The Renewables Infrastructure Group (TRIG) last year delivered its strongest annual returns yet. That said, alternative asset trusts have derated and TRIG has not been insulated from this. TRIG is in a strong position relative to many peers, having a very significant portfolio valued at £3.7bn, diversified across different types of renewable energy technology located in the UK and in several countries in Europe. TRIG can be differentiated from its peers in many ways, as we illustrate in the Portfolio section. In contrast to many peers, TRIG has critical mass and a fully-invested portfolio, which has a track record of delivering strong and consistent total returns over nearly a decade.
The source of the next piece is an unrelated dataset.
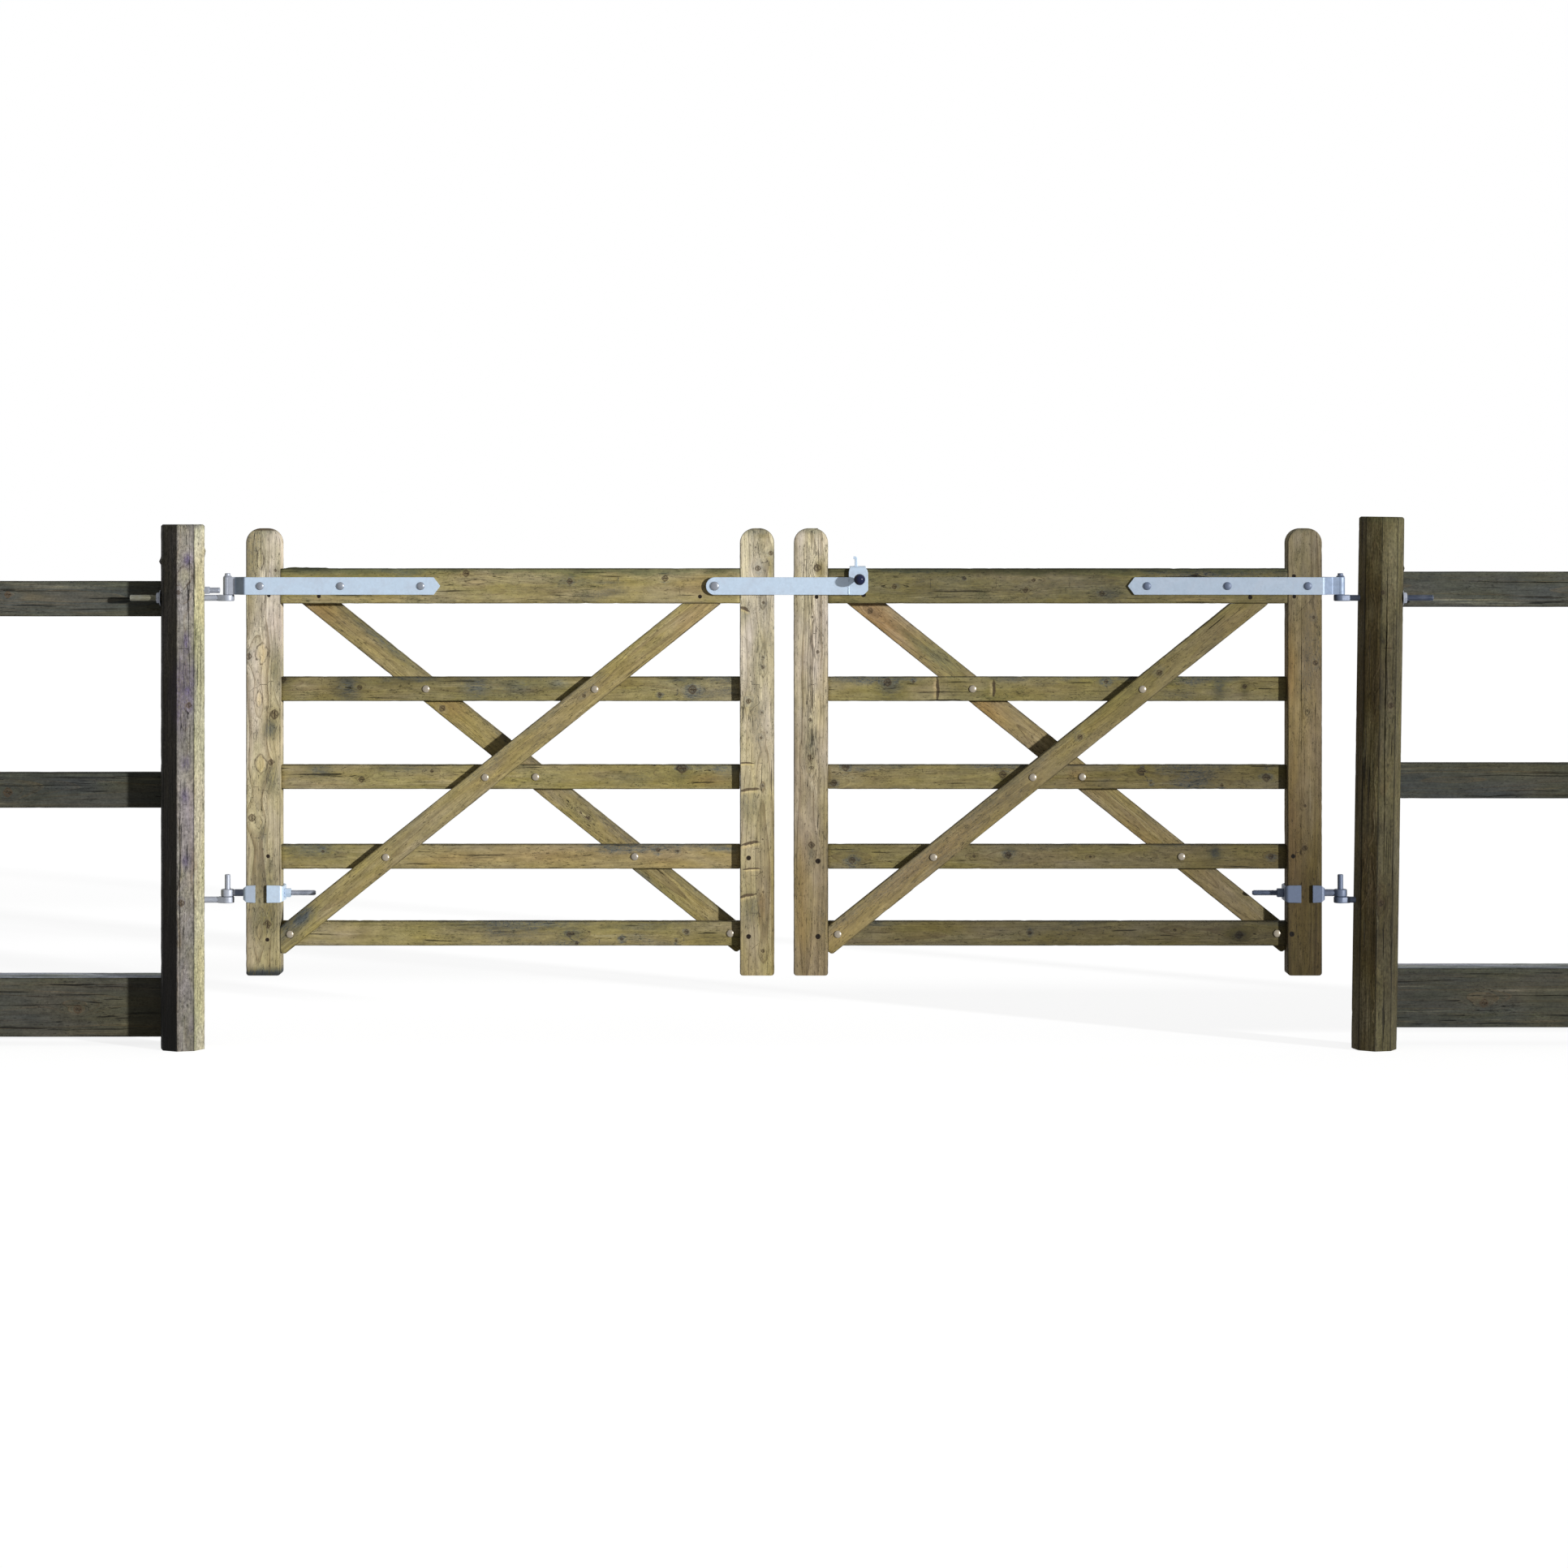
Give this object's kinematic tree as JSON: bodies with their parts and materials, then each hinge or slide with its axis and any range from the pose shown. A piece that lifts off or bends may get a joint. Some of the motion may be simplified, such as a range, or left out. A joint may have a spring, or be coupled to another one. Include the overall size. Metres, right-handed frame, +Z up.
{
  "type": "paddock gate",
  "caption": "Pair of braced timber paddock gate leaves hung on octagonal posts with galvanised strap hinges and a throw-over latch, with a bay of post and rail fence each side.",
  "frame": {"origin": "centre of the left gate post's foot, level with the ground", "axes": "+X along the gate towards the right post, +Y from the front of the gate to its back, +Z up"},
  "size_m": [7.1115, 0.2625, 1.5147],
  "materials": {
    "leaf_timber": "weathered, pressure treated softwood, sawn",
    "post_timber": "weathered, pressure treated softwood, planed octagon",
    "fence_timber": "weathered, stained by algae, sawn",
    "galvanised_steel": "hot-dip galvanised, dull",
    "knob_plastic": "gloss"
  },
  "bodies": {
    "posts": {"left_post": "post_timber", "right_post": "post_timber", "left_top_hook": "galvanised_steel", "right_top_hook": "galvanised_steel", "left_bottom_hook": "galvanised_steel", "right_bottom_hook": "galvanised_steel", "left_hook_nuts": "galvanised_steel", "right_hook_nuts": "galvanised_steel", "left_fence_panel": "fence_timber", "right_fence_panel": "fence_timber", "left_fence_post": "fence_timber", "right_fence_post": "fence_timber"},
    "left_leaf": {"left_hanging_stile": "leaf_timber", "left_shutting_stile": "leaf_timber", "left_top_rail": "leaf_timber", "left_second_rail": "leaf_timber", "left_third_rail": "leaf_timber", "left_fourth_rail": "leaf_timber", "left_bottom_rail": "leaf_timber", "left_front_brace": "leaf_timber", "left_back_brace": "leaf_timber", "left_top_band": "galvanised_steel", "left_band_bolts": "galvanised_steel", "left_bottom_eye": "galvanised_steel", "left_stirrups": "galvanised_steel", "left_brace_bolts": "galvanised_steel", "latch_bolt": "galvanised_steel"},
    "right_leaf": {"right_hanging_stile": "leaf_timber", "right_shutting_stile": "leaf_timber", "right_top_rail": "leaf_timber", "right_second_rail": "leaf_timber", "right_third_rail": "leaf_timber", "right_fourth_rail": "leaf_timber", "right_bottom_rail": "leaf_timber", "right_front_brace": "leaf_timber", "right_back_brace": "leaf_timber", "right_top_band": "galvanised_steel", "right_band_bolts": "galvanised_steel", "right_bottom_eye": "galvanised_steel", "right_stirrups": "galvanised_steel", "right_brace_bolts": "galvanised_steel"},
    "latch": {"latch_strap": "galvanised_steel", "latch_tongue": "galvanised_steel", "latch_knob": "knob_plastic"}
  },
  "joints": [
    {"name": "left_leaf_swing", "type": "hinge", "parent": "posts", "child": "left_leaf", "pos_m": [0.128, 0, 0.212], "axis": [0, 0, -1], "range_deg": [0, 100]},
    {"name": "right_leaf_swing", "type": "hinge", "parent": "posts", "child": "right_leaf", "pos_m": [3.297, 0, 0.212], "axis": [0, 0, -1], "range_deg": [0, 90]},
    {"name": "latch_lift", "type": "hinge", "parent": "left_leaf", "child": "latch", "pos_m": [1.516, -0.043, 1.318], "axis": [0, -1, 0], "range_deg": [0, 160]}
  ]
}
TRIG’s ability to raise new equity capital is currently constrained by the discount to NAV at which the shares trade, but the managers have stated that current commitments, including the construction and development pipeline, will be covered by currently forecasted excess cash flows. In the Gearing section, we highlight that, even if cash flow forecasts come in lower than anticipated, TRIG’s revolving credit facility (RCF) has enough headroom to finance all outstanding commitments.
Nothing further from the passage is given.